ここまで来たら、いまさら別のライターも立てられない。小林靖子で行くしかない。しかし、この後どう物語を決着させるかについては、プロデューサーとしてきっちり落とし前をつけよう。ちょうど書き上げた本のなかで、正義と悪の境界線を惑乱するような渾沌こそ、これからのヒーロー像にふさわしい、という結論も出したことだし。
ということで白倉氏は、これまでプロデューサーでありながら、諸般の事情で物語に深く介入できなかったぶん、最終ターンで思いっきり自分のカラーを打ち出していく。こうしてAct.36(6月19日放送)には、ナパームの爆発も華々しく、新キャラクター、プリンセス・ムーンが登場するのである。

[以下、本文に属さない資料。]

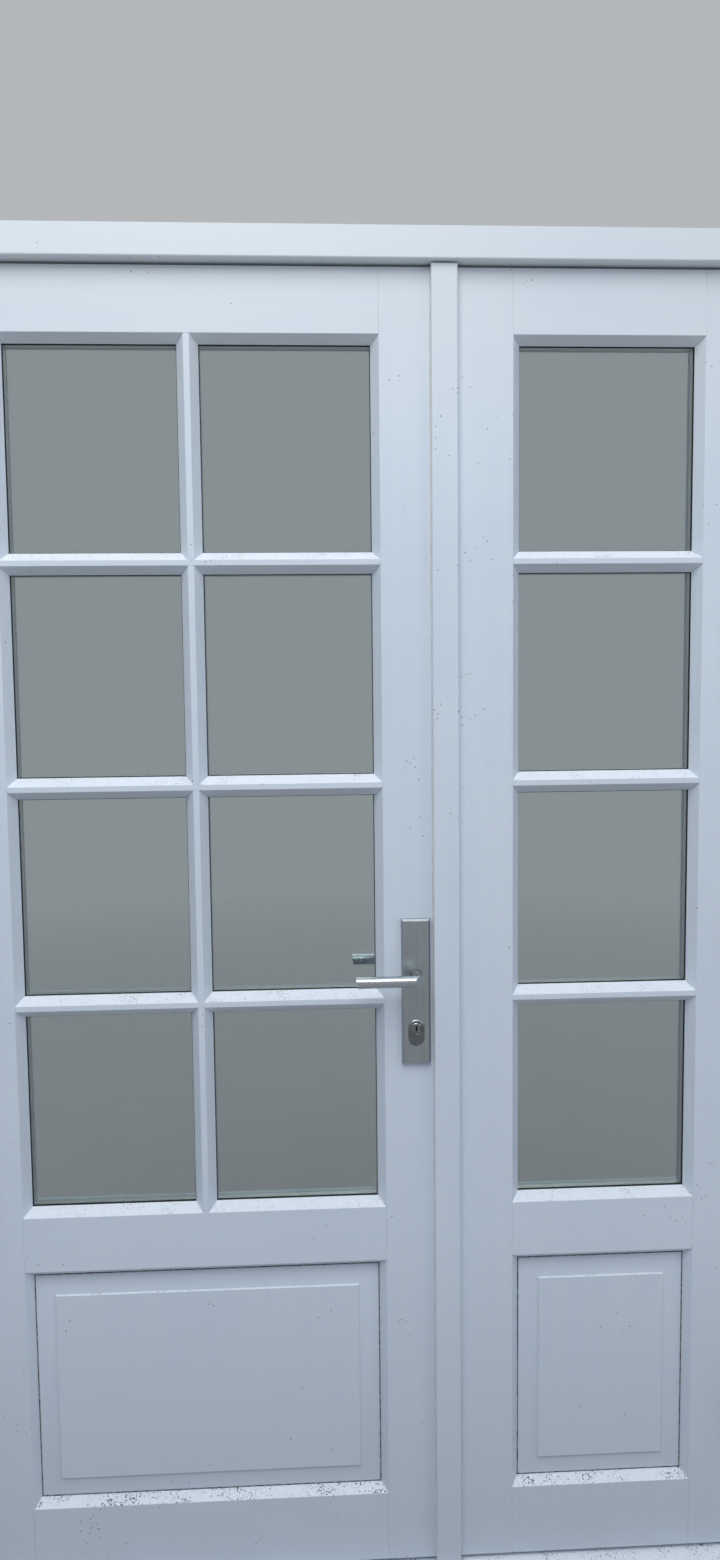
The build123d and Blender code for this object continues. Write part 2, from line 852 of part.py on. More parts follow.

以上、どうにもシャキッとしないレビューになっちゃったけど、これで終わる。
それにしても、がんばって書いたことは認めるけど、この人は本当に、本なんか書いたりするのに向いていないね。スピルバーグの映画に対する評言など、ところどころにハッとするような考察がばらまかれているが、全体を通して本書が言わんとしていることはイマイチ不鮮明で、たぶん本書だけでは分からない。やはりこの人が製作した作品を見なくちゃね。セーラームーンに関して言えば、最後の10話ぐらいを、本書と比較しながらもう一度チェックする必要があるなあ、ということは痛感したが、いまはもう疲れたので、またそのうちに、ぼちぼちやってみたいと思います。